When he was in Delhi last summer launching Transmission, Kunzru surprised many Indian interviewers by emphasising that he was a British author, not an Indian one… “What I and Zadie are doing is British writing about British hybridity. It is a completely separate story to that strand of writing which is about Indian-born writers going somewhere else.”

It’s the mirror image of how I feel left out of the pop culture scene in India: movies, songs, premieres, the gossip when Parveen Babi died. The desi population here is like angels on the head of a pin relative to the heft of the subcontinent. And yet we’re natives in American and UK English. Our books will not be mangotarian:

Rushdie vigorously resisted all attempts to constrain the Hindi words in his novels within italics; Roy was also very brave in this respect, making it quite clear that she would not obey her foreign editors’ injunctions to explain Indian words: Updike didn’t explain baseball for an Indian audience, she said, and she was damned if she was going to explain the ways of Kerala to a Manhattan audience - they could take it or leave it. Other, newer writers, however, have had less leverage to resist such pressure and one often comes across tell-tale passages in Indian novels in English that explain, for example, that dal is a confection of lentils fried in garlic…

… the market in India itself, while growing fast, is still tiny: most books sell less than 1,000 copies and even 5,000 copies can make you a bestseller; therefore to make a living as an Indian writer in English you have to crack the British and American markets…

Dalrymple declaims the quietness of the English writing scene in India, as defined by Western publishers. But it’s pinch-hearted and tautological to exclude the vast body of work in India’s native languages. We haven’t cast aside Márquez or Murakami for not writing in English, we’ve found them cultured translators:

If it was the literary merit of Arundhati Roy’s novel, The God of Small Things, that made the greatest impression on readers and critics in the west, it is fair to say that it was the size of her advance- more than $1 million in total - that made the most impression in Delhi…. the letters of the greatest of all Urdu poets, Mirza Ghalib, are full of endless worries as to whether he could pay his bills or afford to drink his beloved firangi wine…
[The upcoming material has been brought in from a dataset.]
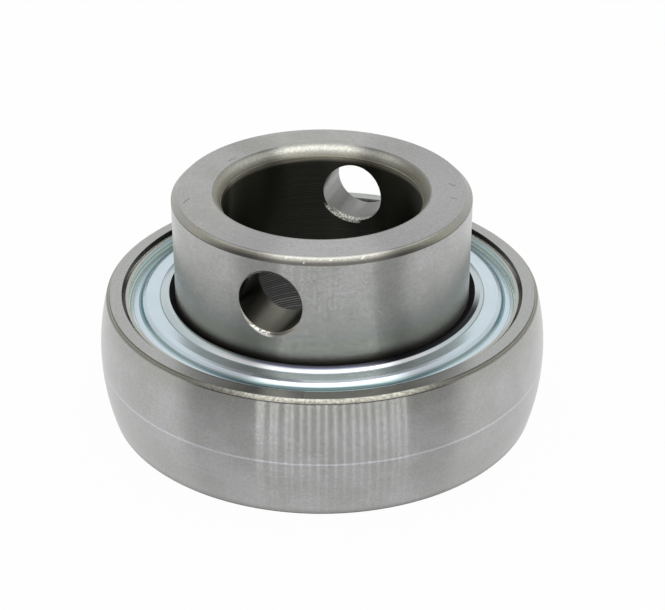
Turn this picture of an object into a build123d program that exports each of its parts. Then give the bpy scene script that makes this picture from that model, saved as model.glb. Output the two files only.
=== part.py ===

Roy’s book was immediately recognised as a major literary achievement… There quickly followed a major publishing feeding-frenzy: international literary agents and publishers descended on India from London and New York, signing up a whole tranche of authors, many of whom received major advances for outlines of novels they had barely begun…. barely a month went by without the news of some fledgling scribbler being discovered lurking as a sub-editor on the Indian Express or pushing papers in the Ministry of External Affairs… the sheer number of Indian civil servants who appear to be working on novels might be one reason why the Indian bureaucracy still churns so slowly…

That same year Pico Iyer wrote a widely quoted Time Magazine cover story, “The Empire Writes Back”… “The English language is being revolutionised from within. Hot spices are entering English, and tropical birds and sorcerers; readers who are increasingly familiar with sushi and samosas are now learning to live with molue buses and manuku hedges…”

In India itself, there is no new internationally acclaimed masterpiece, no new Roy…

Finally, Dalrymple takes a stand on the perennial ‘more authentic than thou’ arguments. This Indophilic Scot lives in both Delhi and London. But I have some tongue-in-cheek sympathy for the nativists: unlike in Glasgow, the high-speed subcontinental melodrama means if you blink, you’ll miss it.

It is true that in India there has been some sniping about the haute bourgeoisie origins of this literary diaspora, and some questioning as to what a bunch of Indian public schoolboys living in London and New York really know about the less romantic side of the daily struggle for life in India… “If you read other Indian writers most of them are very urban… They all went from the Doon School… to St Stephen’s… and then on to Cambridge…” There is, however, a strong suspicion of double standards inherent in this repeated charge of diaspora inauthenticity. Western writers can go off and live in self-imposed exile abroad without being called deracinated or out of touch with their countries of origin.